Go through the data below and gather each line containing "origin".
+++ Material to process
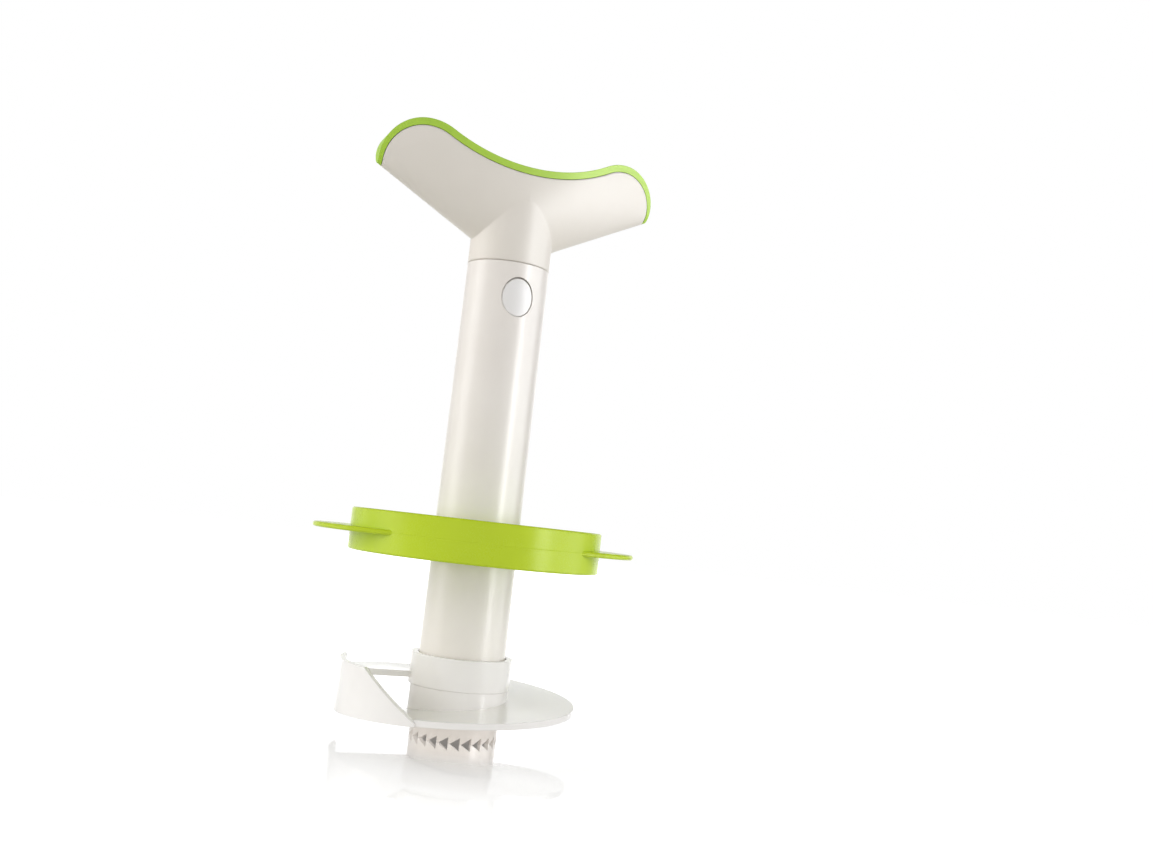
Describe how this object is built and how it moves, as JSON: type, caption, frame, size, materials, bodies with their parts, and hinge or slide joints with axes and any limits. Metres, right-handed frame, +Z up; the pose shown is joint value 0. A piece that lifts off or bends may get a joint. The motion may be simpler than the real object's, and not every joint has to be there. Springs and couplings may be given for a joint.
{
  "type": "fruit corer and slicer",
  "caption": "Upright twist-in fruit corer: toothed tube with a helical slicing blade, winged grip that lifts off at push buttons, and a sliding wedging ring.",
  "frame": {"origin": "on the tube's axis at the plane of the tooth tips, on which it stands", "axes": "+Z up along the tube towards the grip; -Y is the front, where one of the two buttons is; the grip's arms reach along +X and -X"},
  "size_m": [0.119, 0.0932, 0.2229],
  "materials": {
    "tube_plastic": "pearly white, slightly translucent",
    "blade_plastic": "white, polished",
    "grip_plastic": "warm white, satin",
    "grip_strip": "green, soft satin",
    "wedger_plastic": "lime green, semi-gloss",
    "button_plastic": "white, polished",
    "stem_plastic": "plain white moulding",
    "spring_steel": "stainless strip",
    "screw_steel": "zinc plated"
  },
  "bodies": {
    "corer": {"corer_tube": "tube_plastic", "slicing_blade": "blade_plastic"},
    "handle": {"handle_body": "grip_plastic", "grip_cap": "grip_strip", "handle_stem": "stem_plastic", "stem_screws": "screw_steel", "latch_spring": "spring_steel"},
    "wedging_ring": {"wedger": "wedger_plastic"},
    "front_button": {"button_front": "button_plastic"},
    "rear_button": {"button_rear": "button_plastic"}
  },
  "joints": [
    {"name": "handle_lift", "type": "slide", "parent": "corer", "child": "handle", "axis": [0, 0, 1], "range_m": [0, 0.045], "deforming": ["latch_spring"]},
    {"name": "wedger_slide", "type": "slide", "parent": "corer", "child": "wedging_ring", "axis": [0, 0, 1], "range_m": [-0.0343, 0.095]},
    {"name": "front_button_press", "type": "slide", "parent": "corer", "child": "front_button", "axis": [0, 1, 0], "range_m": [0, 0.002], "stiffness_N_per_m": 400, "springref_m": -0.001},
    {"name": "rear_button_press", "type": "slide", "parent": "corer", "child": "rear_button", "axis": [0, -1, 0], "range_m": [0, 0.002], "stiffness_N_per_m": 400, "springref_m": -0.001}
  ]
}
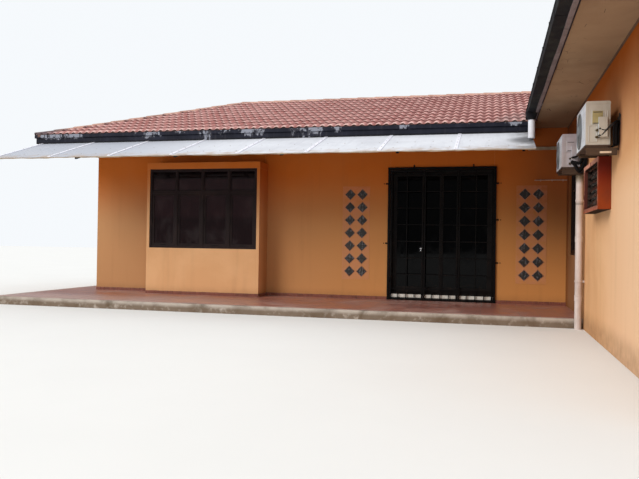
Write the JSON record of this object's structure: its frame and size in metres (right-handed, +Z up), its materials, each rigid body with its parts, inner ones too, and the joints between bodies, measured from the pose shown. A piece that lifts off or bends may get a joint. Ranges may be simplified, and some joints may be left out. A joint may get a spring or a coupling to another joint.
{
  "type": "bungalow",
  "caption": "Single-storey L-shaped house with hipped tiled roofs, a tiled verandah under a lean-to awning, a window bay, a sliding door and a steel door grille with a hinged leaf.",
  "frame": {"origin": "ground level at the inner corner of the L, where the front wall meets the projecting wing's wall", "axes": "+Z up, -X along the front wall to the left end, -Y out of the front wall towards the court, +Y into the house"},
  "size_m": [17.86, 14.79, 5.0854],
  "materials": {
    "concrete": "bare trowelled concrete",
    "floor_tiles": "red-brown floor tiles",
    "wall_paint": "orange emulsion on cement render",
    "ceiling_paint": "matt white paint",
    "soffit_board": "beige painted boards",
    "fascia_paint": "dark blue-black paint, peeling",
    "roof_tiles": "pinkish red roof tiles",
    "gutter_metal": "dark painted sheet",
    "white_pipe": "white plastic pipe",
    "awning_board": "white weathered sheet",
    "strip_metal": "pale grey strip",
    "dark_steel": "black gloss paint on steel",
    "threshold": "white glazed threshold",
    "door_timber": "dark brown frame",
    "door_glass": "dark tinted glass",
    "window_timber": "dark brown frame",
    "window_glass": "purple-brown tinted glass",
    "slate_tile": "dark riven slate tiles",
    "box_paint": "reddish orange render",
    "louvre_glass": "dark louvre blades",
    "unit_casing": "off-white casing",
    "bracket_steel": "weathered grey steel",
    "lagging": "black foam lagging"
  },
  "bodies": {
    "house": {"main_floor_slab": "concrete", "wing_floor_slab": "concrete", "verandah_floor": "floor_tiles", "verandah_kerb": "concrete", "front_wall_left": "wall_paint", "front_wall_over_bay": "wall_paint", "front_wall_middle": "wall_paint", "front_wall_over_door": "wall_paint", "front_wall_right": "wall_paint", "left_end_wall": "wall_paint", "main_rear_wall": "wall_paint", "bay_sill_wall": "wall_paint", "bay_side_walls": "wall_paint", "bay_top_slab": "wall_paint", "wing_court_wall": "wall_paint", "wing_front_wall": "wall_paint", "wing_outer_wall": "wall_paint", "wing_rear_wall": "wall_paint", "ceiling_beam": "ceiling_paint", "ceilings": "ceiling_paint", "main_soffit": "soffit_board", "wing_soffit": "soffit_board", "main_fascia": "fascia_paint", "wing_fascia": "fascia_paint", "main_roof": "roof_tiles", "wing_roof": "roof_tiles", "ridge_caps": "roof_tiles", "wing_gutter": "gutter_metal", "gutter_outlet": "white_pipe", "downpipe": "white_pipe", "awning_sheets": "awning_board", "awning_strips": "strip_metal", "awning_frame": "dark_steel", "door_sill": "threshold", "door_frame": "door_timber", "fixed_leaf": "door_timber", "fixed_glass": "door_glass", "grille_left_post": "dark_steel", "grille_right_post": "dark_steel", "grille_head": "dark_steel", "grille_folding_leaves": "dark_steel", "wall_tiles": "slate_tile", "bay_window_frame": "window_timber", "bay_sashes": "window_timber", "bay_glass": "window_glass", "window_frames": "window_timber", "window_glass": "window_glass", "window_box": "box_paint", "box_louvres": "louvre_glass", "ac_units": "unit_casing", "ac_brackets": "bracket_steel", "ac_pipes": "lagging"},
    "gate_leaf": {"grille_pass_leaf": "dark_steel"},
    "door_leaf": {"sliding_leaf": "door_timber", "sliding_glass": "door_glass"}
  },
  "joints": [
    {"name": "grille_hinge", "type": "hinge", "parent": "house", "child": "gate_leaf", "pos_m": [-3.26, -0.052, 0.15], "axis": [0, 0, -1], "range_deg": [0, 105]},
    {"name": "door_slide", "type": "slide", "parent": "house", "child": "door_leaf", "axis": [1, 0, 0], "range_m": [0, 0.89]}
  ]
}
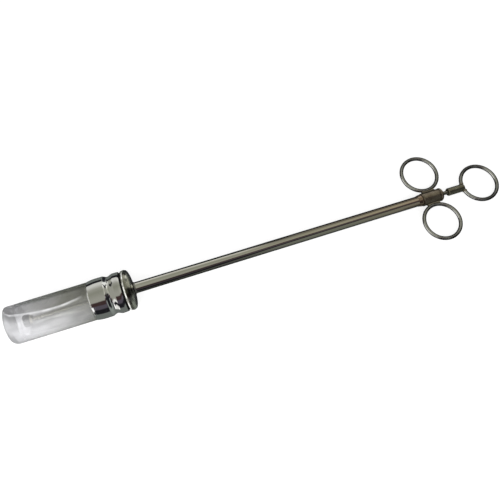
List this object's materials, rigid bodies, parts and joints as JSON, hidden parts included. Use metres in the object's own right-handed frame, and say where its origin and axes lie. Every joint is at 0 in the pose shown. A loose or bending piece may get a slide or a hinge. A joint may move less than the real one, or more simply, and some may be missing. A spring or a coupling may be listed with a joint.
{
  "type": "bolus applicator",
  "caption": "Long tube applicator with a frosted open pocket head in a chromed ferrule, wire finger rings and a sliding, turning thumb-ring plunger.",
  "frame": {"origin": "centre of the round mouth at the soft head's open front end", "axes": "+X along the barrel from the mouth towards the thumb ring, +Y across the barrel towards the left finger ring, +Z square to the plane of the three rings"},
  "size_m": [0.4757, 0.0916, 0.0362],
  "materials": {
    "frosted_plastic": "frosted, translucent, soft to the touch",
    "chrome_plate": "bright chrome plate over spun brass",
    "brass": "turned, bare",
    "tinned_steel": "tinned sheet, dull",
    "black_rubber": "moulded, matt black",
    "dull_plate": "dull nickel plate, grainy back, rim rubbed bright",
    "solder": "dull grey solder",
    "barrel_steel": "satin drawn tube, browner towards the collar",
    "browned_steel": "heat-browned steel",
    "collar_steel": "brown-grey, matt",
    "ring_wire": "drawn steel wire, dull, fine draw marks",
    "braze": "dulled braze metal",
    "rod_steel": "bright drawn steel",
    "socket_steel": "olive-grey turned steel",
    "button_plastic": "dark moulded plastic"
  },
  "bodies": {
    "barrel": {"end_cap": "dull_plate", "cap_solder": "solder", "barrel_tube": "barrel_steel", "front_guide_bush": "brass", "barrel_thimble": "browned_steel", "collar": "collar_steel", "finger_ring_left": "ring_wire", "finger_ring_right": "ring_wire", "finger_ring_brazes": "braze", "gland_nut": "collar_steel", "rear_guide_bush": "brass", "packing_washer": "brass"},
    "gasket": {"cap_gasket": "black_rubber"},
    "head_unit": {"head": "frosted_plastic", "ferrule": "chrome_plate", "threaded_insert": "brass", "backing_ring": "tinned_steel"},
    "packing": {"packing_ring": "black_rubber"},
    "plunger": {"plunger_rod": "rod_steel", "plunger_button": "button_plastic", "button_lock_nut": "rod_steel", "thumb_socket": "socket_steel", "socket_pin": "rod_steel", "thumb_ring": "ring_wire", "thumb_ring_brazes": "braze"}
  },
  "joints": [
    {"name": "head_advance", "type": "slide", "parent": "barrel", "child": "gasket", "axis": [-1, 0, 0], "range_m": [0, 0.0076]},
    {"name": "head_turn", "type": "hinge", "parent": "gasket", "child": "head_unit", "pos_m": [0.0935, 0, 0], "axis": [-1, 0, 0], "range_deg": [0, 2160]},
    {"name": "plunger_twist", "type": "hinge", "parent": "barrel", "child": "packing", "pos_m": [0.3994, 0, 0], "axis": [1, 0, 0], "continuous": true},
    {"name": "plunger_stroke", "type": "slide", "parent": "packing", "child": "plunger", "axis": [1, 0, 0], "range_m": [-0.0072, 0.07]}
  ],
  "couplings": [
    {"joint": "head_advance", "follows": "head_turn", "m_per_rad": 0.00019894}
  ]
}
++++++
> _Response_
  "frame": {"origin": "on the tube's axis at the plane of the tooth tips, on which it stands", "axes": "+Z up along the tube towards the grip; -Y is the front, where one of the two buttons is; the grip's arms reach along +X and -X"},
  "frame": {"origin": "ground level at the inner corner of the L, where the front wall meets the projecting wing's wall", "axes": "+Z up, -X along the front wall to the left end, -Y out of the front wall towards the court, +Y into the house"},
List this object's materials, rigid bodies, parts and joints as JSON, hidden parts included. Use metres in the object's own right-handed frame, and say where its origin and axes lie. Every joint is at 0 in the pose shown. A loose or bending piece may get a slide or a hinge. A joint may move less than the real one, or more simply, and some may be missing. A spring or a coupling may be listed with a joint.
  "frame": {"origin": "centre of the round mouth at the soft head's open front end", "axes": "+X along the barrel from the mouth towards the thumb ring, +Y across the barrel towards the left finger ring, +Z square to the plane of the three rings"},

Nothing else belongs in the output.